> [Problem statement]: Your task is to output all the records below, word for word.
○ ○ ○ ○ ○
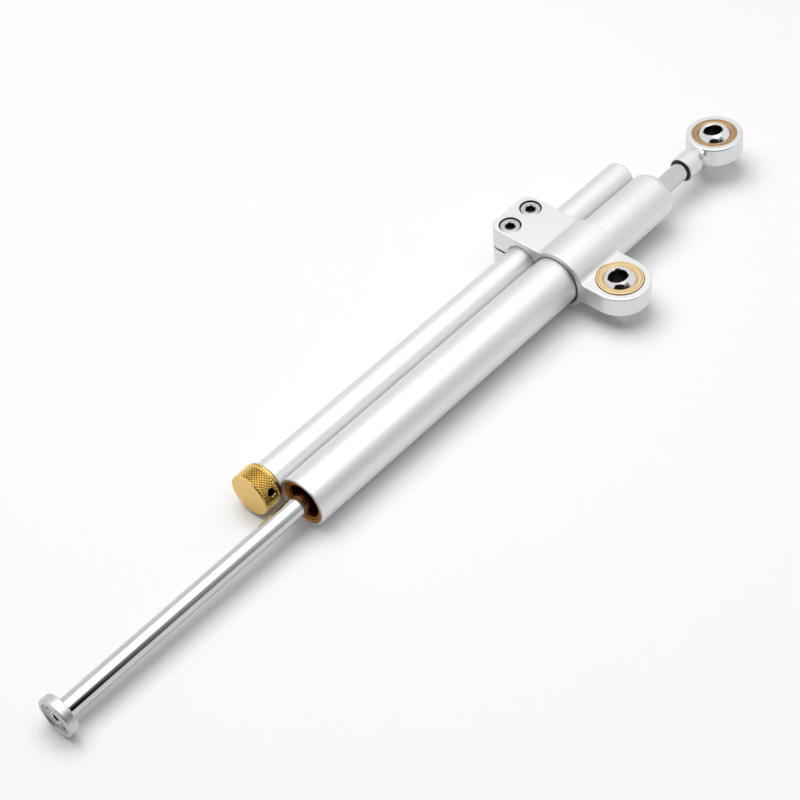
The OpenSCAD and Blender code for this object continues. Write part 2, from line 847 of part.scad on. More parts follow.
module spindle() {
    color("lightgray") on_side() difference() {
        union() {
            translate([0, 0, spindle_start]) cylinder(h = collar_at - spindle_start + eps, r = spindle_r);
            translate([0, 0, collar_at]) cylinder(h = collar_t, r = collar_r);
            translate([0, 0, collar_at]) cylinder(h = tail_end - collar_at, r = tail_r);
        }
        translate([0, 0, needle_start - 1.5]) cylinder(h = tail_end, r = needle_r + running);
    }
}

module spindle_seal() {
    color("dimgray") on_side() cord_ring(spindle_cord_at, spindle_r + running / 2, spindle_cord_d - running);
}

module spindle_circlip() {
    color("slategray") on_side()
        circlip(clip2_at + fixed, clip2_t, chamber_r + clip2_depth - fixed, tail_r + running * 2);
}

module detent_ball() {
    color("lightgray") on_side() translate([-detent_off, 0, detent_at]) sphere(r = detent_r);
}

// Wound spring drawn as a stack of touching closed coils
module detent_spring() {
    start = detent_at + detent_r + spring_wire / 2 + fixed;
    pitch = (detent_hole_l - flange_t - start - spring_wire) / spring_turns;
    color("gray") on_side() translate([-detent_off, 0, 0]) difference() {
        ring(start - spring_wire / 2, start + pitch * spring_turns, detent_r - fixed, detent_r - spring_wire);
        for (i = [0 : spring_turns - 1])
            ring(start + pitch * (i + 0.3), start + pitch * (i + 0.8), detent_r + cut, detent_r - spring_wire / 2);
    }
}

module knob() {
    knurl_end = knob_back - knob_ring_l;
    ring_r = knob_r - knob_ring_inset;
    color("gold") on_side() difference() {
        turned([
            [0, knob_front], [knob_r - knob_bevel, knob_front], [knob_r, knob_front + knob_bevel],
            [knob_r, knurl_end - knob_ring_inset], [ring_r, knurl_end], [ring_r, knob_back - knob_bevel],
            [ring_r - knob_bevel, knob_back], [0, knob_back]
        ]);
        translate([0, 0, spindle_start - fixed]) cylinder(h = knob_l, r = spindle_r + fixed);
        translate([0, 0, detent_at]) rotate_extrude() translate([detent_off, 0]) circle(r = detent_r + running);
        rotate([0, 0, grub_turn]) translate([0, 0, grub_at]) rotate([-90, 0, 0])
            cylinder(h = knob_d, r = grub_r + fixed);
    }
}

module knob_grub_screw() {
    start = spindle_r + fixed;
    color("dimgray") on_side() rotate([0, 0, grub_turn]) translate([0, 0, grub_at]) rotate([-90, 0, 0])
        difference() {
            translate([0, 0, start]) cylinder(h = grub_l, r = grub_r);
            hexagon(start + grub_l - 1.5, 1.5 + cut, grub_key_r);
        }
}

main_tube();
side_tube();
side_plug();
side_plug_seal();
port_sleeves();
front_gland();
gland_seal();
front_bush();
front_rod_seal();
front_wiper();
rear_guide();
rear_guide_seal();
rear_bush();
rear_rod_seal();
rear_wiper();
rear_circlip();
piston();
piston_band();
band_spring_ring();
piston_shims();
piston_circlips();
rod();
end_stop();
end_stop_screw();
bump_ring();
rod_end();
rod_end_race();
rod_end_ball();
clamp_bracket();
clamp_screws();
clamp_race();
clamp_ball();
adjuster_body();
adjuster_seal();
valve_seat();
needle();
spindle();
spindle_seal();
spindle_circlip();
detent_ball();
detent_spring();
knob();
knob_grub_screw();
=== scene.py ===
import json
from math import ceil, cos, pi, radians, sin, sqrt

import bmesh
import bpy
import numpy as np
from mathutils import Matrix, Vector


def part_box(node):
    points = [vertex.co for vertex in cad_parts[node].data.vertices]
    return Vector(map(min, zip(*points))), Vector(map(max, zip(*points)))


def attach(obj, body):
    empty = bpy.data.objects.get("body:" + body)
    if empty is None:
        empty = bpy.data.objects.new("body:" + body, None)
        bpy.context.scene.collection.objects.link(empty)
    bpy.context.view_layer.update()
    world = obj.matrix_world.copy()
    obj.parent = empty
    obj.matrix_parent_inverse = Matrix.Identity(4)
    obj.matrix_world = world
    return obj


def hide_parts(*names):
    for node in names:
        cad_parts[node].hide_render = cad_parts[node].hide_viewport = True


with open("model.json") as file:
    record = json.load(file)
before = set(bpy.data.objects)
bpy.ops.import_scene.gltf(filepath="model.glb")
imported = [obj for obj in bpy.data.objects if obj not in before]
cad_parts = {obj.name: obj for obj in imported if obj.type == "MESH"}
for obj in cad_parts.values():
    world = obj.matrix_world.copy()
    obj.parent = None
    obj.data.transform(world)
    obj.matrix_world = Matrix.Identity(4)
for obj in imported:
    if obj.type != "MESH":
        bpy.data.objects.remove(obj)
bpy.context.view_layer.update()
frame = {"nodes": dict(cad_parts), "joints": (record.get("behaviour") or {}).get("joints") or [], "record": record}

MM = 0.001

# Places and main sizes, read from the frame, in millimetres
nodes = frame["nodes"]
joints = {joint["name"]: joint for joint in frame["joints"]}
mounts = {mount["name"]: mount for mount in frame["record"]["mounts"]}


def box_mm(node):
    """A node's lowest and highest corner, in millimetres."""
    low, high = (np.array(corner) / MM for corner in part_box(node))
    return low, high


tube_low, tube_high = box_mm("main_tube")
side_low, side_high = box_mm("side_tube")
plug_low, plug_high = box_mm("side_plug")
gland_low, gland_high = box_mm("front_gland")
rod_low, rod_high = box_mm("rod")
stop_low, stop_high = box_mm("end_stop")
stop_screw_low, stop_screw_high = box_mm("end_stop_screw")
bump_low, bump_high = box_mm("bump_ring")
eye_low, eye_high = box_mm("rod_end")
race_low, race_high = box_mm("clamp_race")
bracket_low, bracket_high = box_mm("clamp_bracket")
screws_low, screws_high = box_mm("clamp_screws")
knob_low, knob_high = box_mm("knob")

TUBE_START, TUBE_END = tube_low[0], tube_high[0]
TUBE_R = (tube_high[1] - tube_low[1]) / 2
SIDE_R = (side_high[1] - side_low[1]) / 2
ROD_R = (rod_high[1] - rod_low[1]) / 2
MAIN_Y = ((tube_low + tube_high) / 2)[1]
SIDE_Y = ((side_low + side_high) / 2)[1]
MAIN_AXIS = (0, MAIN_Y, 0)
SIDE_AXIS = (0, SIDE_Y, 0)
EYE = Vector(joints["rod_end_race_spin"]["pos_m"]) / MM
EYE_AXIS = Vector(joints["rod_end_race_spin"]["axis"])
EYE_BALL_AXIS = Vector(mounts["rod_end_bearing"]["axis"])
CLAMP_BALL_AXIS = Vector(mounts["clamp_bearing"]["axis"])

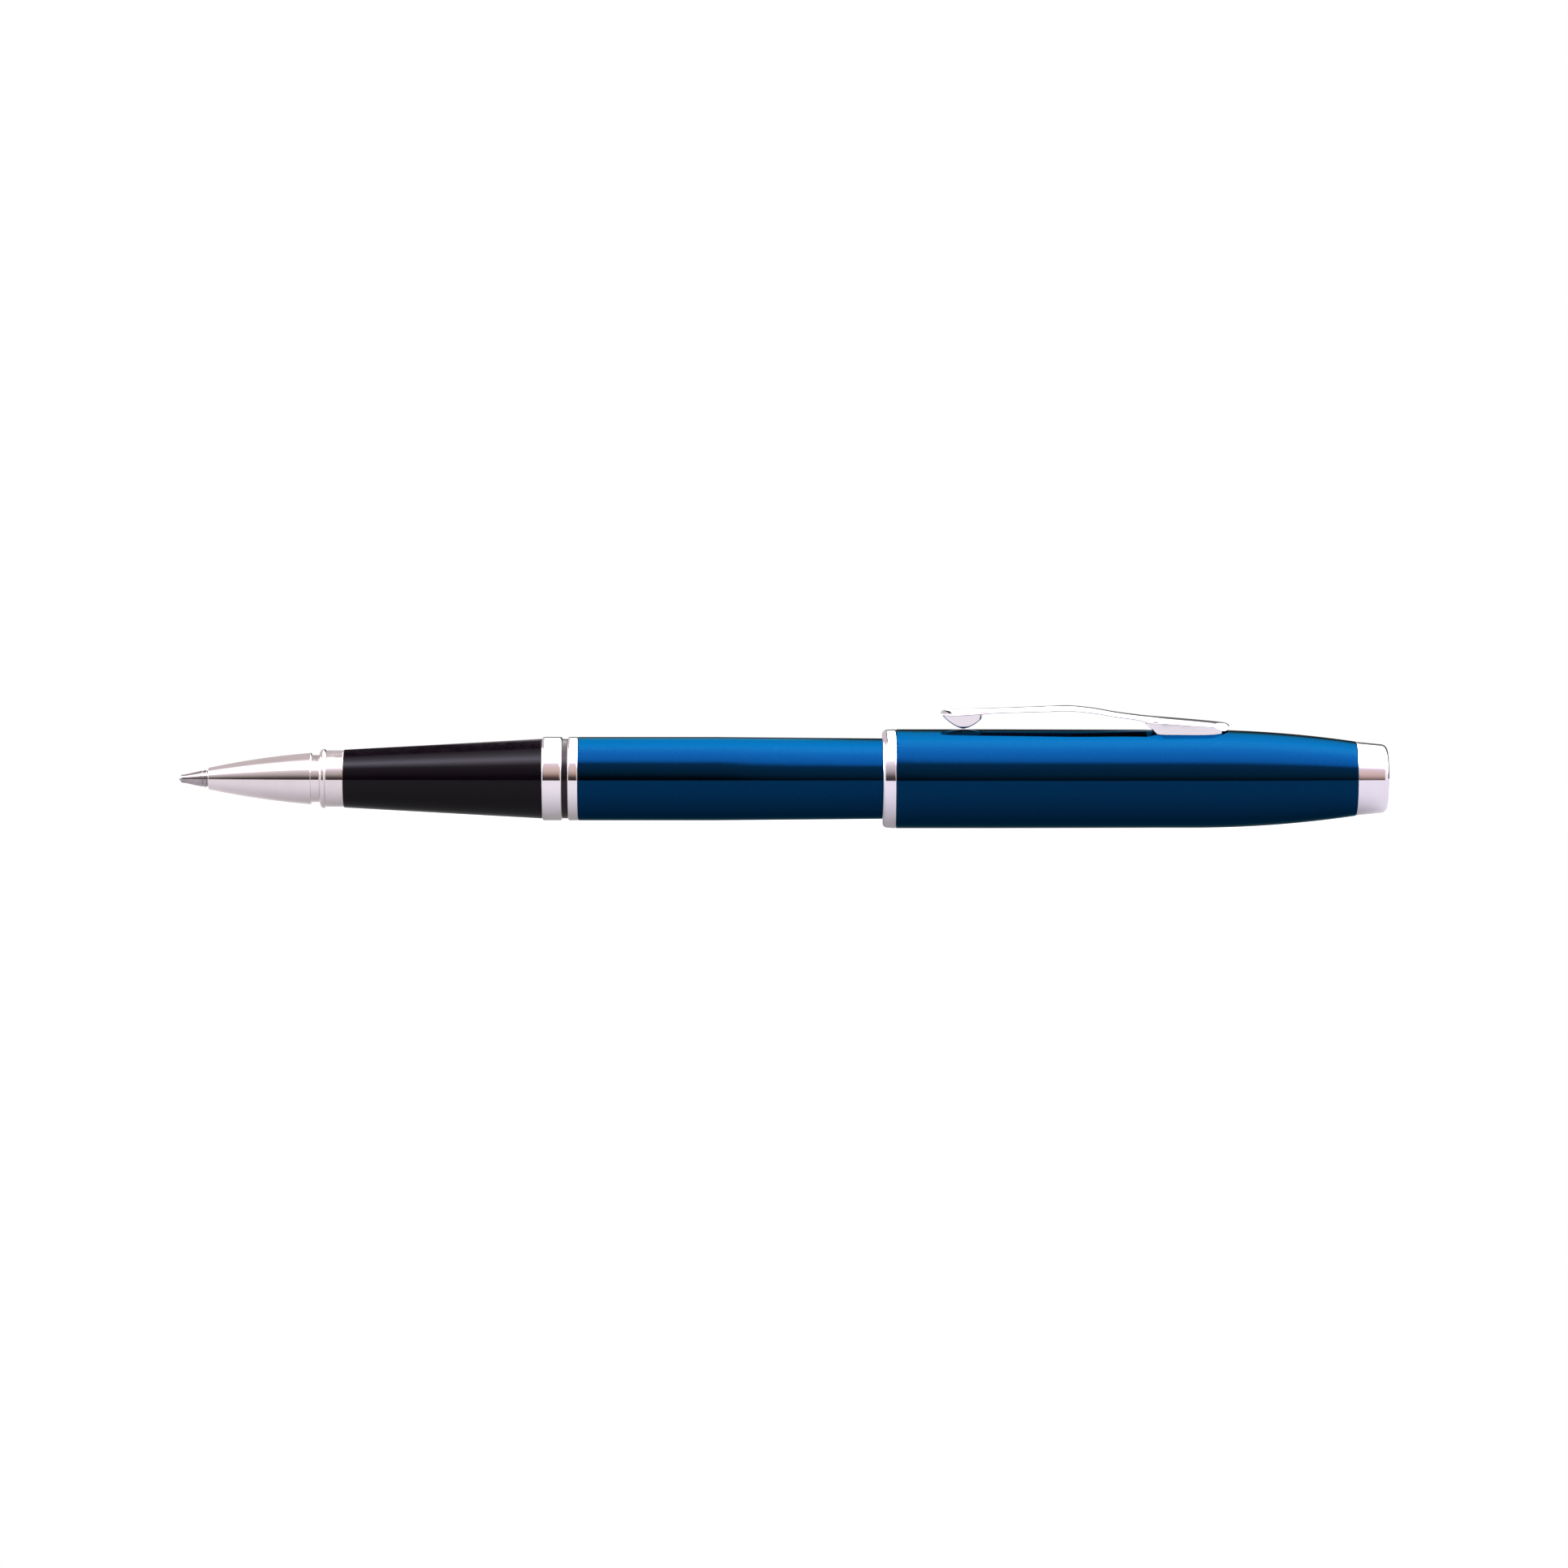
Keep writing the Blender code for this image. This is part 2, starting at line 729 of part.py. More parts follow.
○ ○ ○ ○ ○
> [Problem solution]:
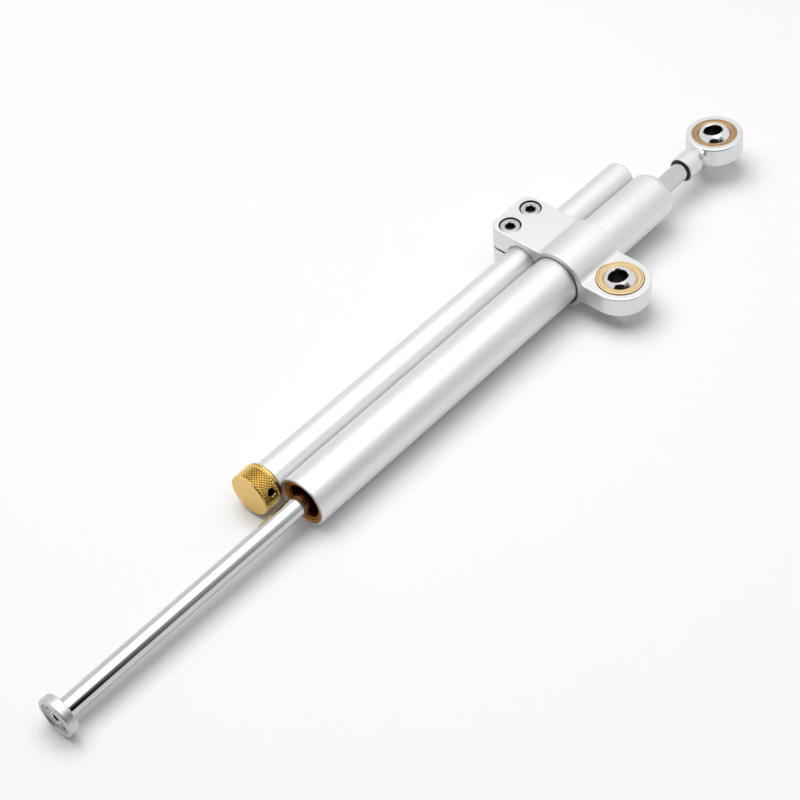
The OpenSCAD and Blender code for this object continues. Write part 2, from line 847 of part.scad on. More parts follow.
module spindle() {
    color("lightgray") on_side() difference() {
        union() {
            translate([0, 0, spindle_start]) cylinder(h = collar_at - spindle_start + eps, r = spindle_r);
            translate([0, 0, collar_at]) cylinder(h = collar_t, r = collar_r);
            translate([0, 0, collar_at]) cylinder(h = tail_end - collar_at, r = tail_r);
        }
        translate([0, 0, needle_start - 1.5]) cylinder(h = tail_end, r = needle_r + running);
    }
}

module spindle_seal() {
    color("dimgray") on_side() cord_ring(spindle_cord_at, spindle_r + running / 2, spindle_cord_d - running);
}

module spindle_circlip() {
    color("slategray") on_side()
        circlip(clip2_at + fixed, clip2_t, chamber_r + clip2_depth - fixed, tail_r + running * 2);
}

module detent_ball() {
    color("lightgray") on_side() translate([-detent_off, 0, detent_at]) sphere(r = detent_r);
}

// Wound spring drawn as a stack of touching closed coils
module detent_spring() {
    start = detent_at + detent_r + spring_wire / 2 + fixed;
    pitch = (detent_hole_l - flange_t - start - spring_wire) / spring_turns;
    color("gray") on_side() translate([-detent_off, 0, 0]) difference() {
        ring(start - spring_wire / 2, start + pitch * spring_turns, detent_r - fixed, detent_r - spring_wire);
        for (i = [0 : spring_turns - 1])
            ring(start + pitch * (i + 0.3), start + pitch * (i + 0.8), detent_r + cut, detent_r - spring_wire / 2);
    }
}

module knob() {
    knurl_end = knob_back - knob_ring_l;
    ring_r = knob_r - knob_ring_inset;
    color("gold") on_side() difference() {
        turned([
            [0, knob_front], [knob_r - knob_bevel, knob_front], [knob_r, knob_front + knob_bevel],
            [knob_r, knurl_end - knob_ring_inset], [ring_r, knurl_end], [ring_r, knob_back - knob_bevel],
            [ring_r - knob_bevel, knob_back], [0, knob_back]
        ]);
        translate([0, 0, spindle_start - fixed]) cylinder(h = knob_l, r = spindle_r + fixed);
        translate([0, 0, detent_at]) rotate_extrude() translate([detent_off, 0]) circle(r = detent_r + running);
        rotate([0, 0, grub_turn]) translate([0, 0, grub_at]) rotate([-90, 0, 0])
            cylinder(h = knob_d, r = grub_r + fixed);
    }
}

module knob_grub_screw() {
    start = spindle_r + fixed;
    color("dimgray") on_side() rotate([0, 0, grub_turn]) translate([0, 0, grub_at]) rotate([-90, 0, 0])
        difference() {
            translate([0, 0, start]) cylinder(h = grub_l, r = grub_r);
            hexagon(start + grub_l - 1.5, 1.5 + cut, grub_key_r);
        }
}

main_tube();
side_tube();
side_plug();
side_plug_seal();
port_sleeves();
front_gland();
gland_seal();
front_bush();
front_rod_seal();
front_wiper();
rear_guide();
rear_guide_seal();
rear_bush();
rear_rod_seal();
rear_wiper();
rear_circlip();
piston();
piston_band();
band_spring_ring();
piston_shims();
piston_circlips();
rod();
end_stop();
end_stop_screw();
bump_ring();
rod_end();
rod_end_race();
rod_end_ball();
clamp_bracket();
clamp_screws();
clamp_race();
clamp_ball();
adjuster_body();
adjuster_seal();
valve_seat();
needle();
spindle();
spindle_seal();
spindle_circlip();
detent_ball();
detent_spring();
knob();
knob_grub_screw();
=== scene.py ===
import json
from math import ceil, cos, pi, radians, sin, sqrt

import bmesh
import bpy
import numpy as np
from mathutils import Matrix, Vector


def part_box(node):
    points = [vertex.co for vertex in cad_parts[node].data.vertices]
    return Vector(map(min, zip(*points))), Vector(map(max, zip(*points)))


def attach(obj, body):
    empty = bpy.data.objects.get("body:" + body)
    if empty is None:
        empty = bpy.data.objects.new("body:" + body, None)
        bpy.context.scene.collection.objects.link(empty)
    bpy.context.view_layer.update()
    world = obj.matrix_world.copy()
    obj.parent = empty
    obj.matrix_parent_inverse = Matrix.Identity(4)
    obj.matrix_world = world
    return obj


def hide_parts(*names):
    for node in names:
        cad_parts[node].hide_render = cad_parts[node].hide_viewport = True


with open("model.json") as file:
    record = json.load(file)
before = set(bpy.data.objects)
bpy.ops.import_scene.gltf(filepath="model.glb")
imported = [obj for obj in bpy.data.objects if obj not in before]
cad_parts = {obj.name: obj for obj in imported if obj.type == "MESH"}
for obj in cad_parts.values():
    world = obj.matrix_world.copy()
    obj.parent = None
    obj.data.transform(world)
    obj.matrix_world = Matrix.Identity(4)
for obj in imported:
    if obj.type != "MESH":
        bpy.data.objects.remove(obj)
bpy.context.view_layer.update()
frame = {"nodes": dict(cad_parts), "joints": (record.get("behaviour") or {}).get("joints") or [], "record": record}

MM = 0.001

# Places and main sizes, read from the frame, in millimetres
nodes = frame["nodes"]
joints = {joint["name"]: joint for joint in frame["joints"]}
mounts = {mount["name"]: mount for mount in frame["record"]["mounts"]}


def box_mm(node):
    """A node's lowest and highest corner, in millimetres."""
    low, high = (np.array(corner) / MM for corner in part_box(node))
    return low, high


tube_low, tube_high = box_mm("main_tube")
side_low, side_high = box_mm("side_tube")
plug_low, plug_high = box_mm("side_plug")
gland_low, gland_high = box_mm("front_gland")
rod_low, rod_high = box_mm("rod")
stop_low, stop_high = box_mm("end_stop")
stop_screw_low, stop_screw_high = box_mm("end_stop_screw")
bump_low, bump_high = box_mm("bump_ring")
eye_low, eye_high = box_mm("rod_end")
race_low, race_high = box_mm("clamp_race")
bracket_low, bracket_high = box_mm("clamp_bracket")
screws_low, screws_high = box_mm("clamp_screws")
knob_low, knob_high = box_mm("knob")

TUBE_START, TUBE_END = tube_low[0], tube_high[0]
TUBE_R = (tube_high[1] - tube_low[1]) / 2
SIDE_R = (side_high[1] - side_low[1]) / 2
ROD_R = (rod_high[1] - rod_low[1]) / 2
MAIN_Y = ((tube_low + tube_high) / 2)[1]
SIDE_Y = ((side_low + side_high) / 2)[1]
MAIN_AXIS = (0, MAIN_Y, 0)
SIDE_AXIS = (0, SIDE_Y, 0)
EYE = Vector(joints["rod_end_race_spin"]["pos_m"]) / MM
EYE_AXIS = Vector(joints["rod_end_race_spin"]["axis"])
EYE_BALL_AXIS = Vector(mounts["rod_end_bearing"]["axis"])
CLAMP_BALL_AXIS = Vector(mounts["clamp_bearing"]["axis"])

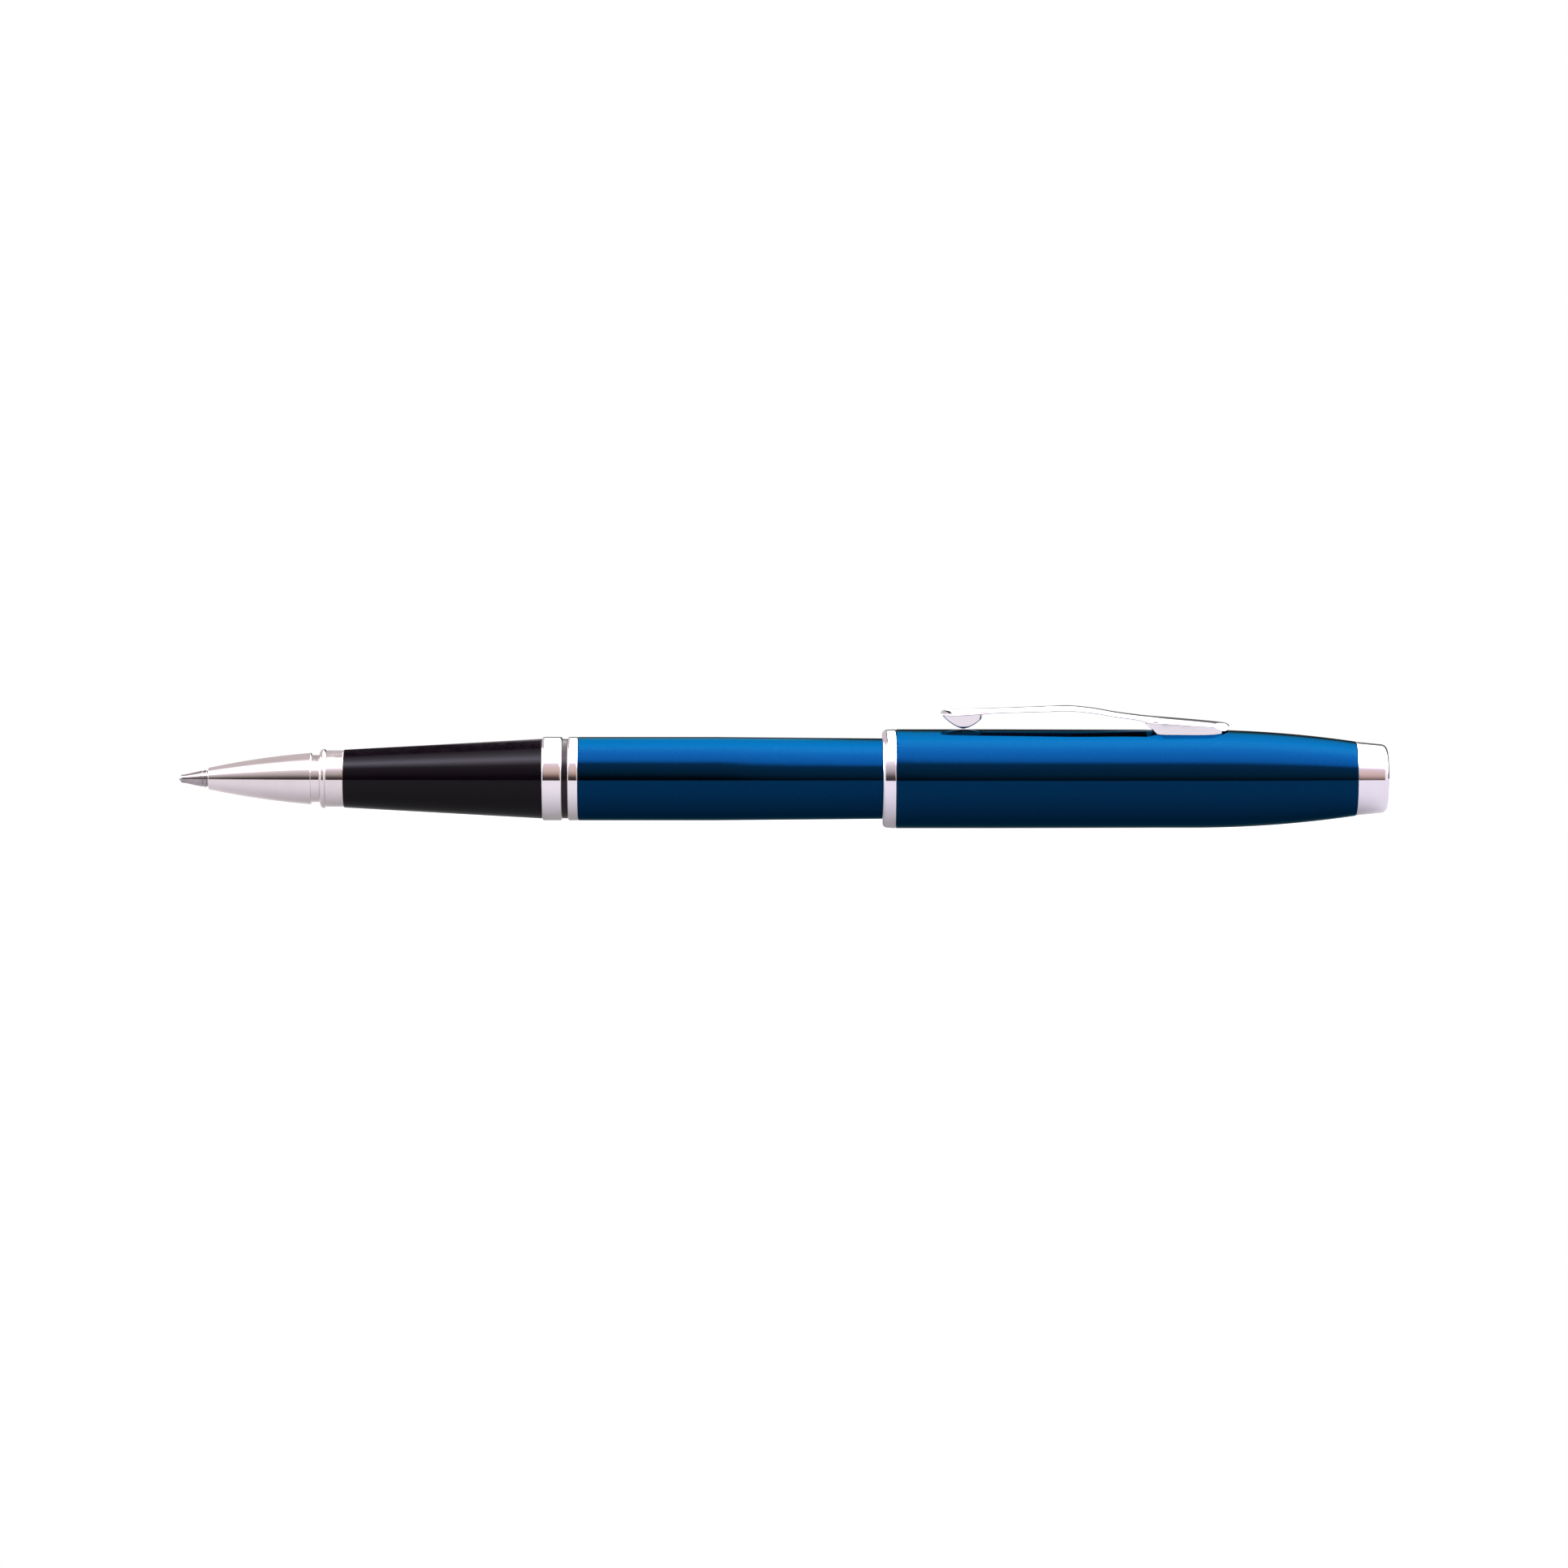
Keep writing the Blender code for this image. This is part 2, starting at line 729 of part.py. More parts follow.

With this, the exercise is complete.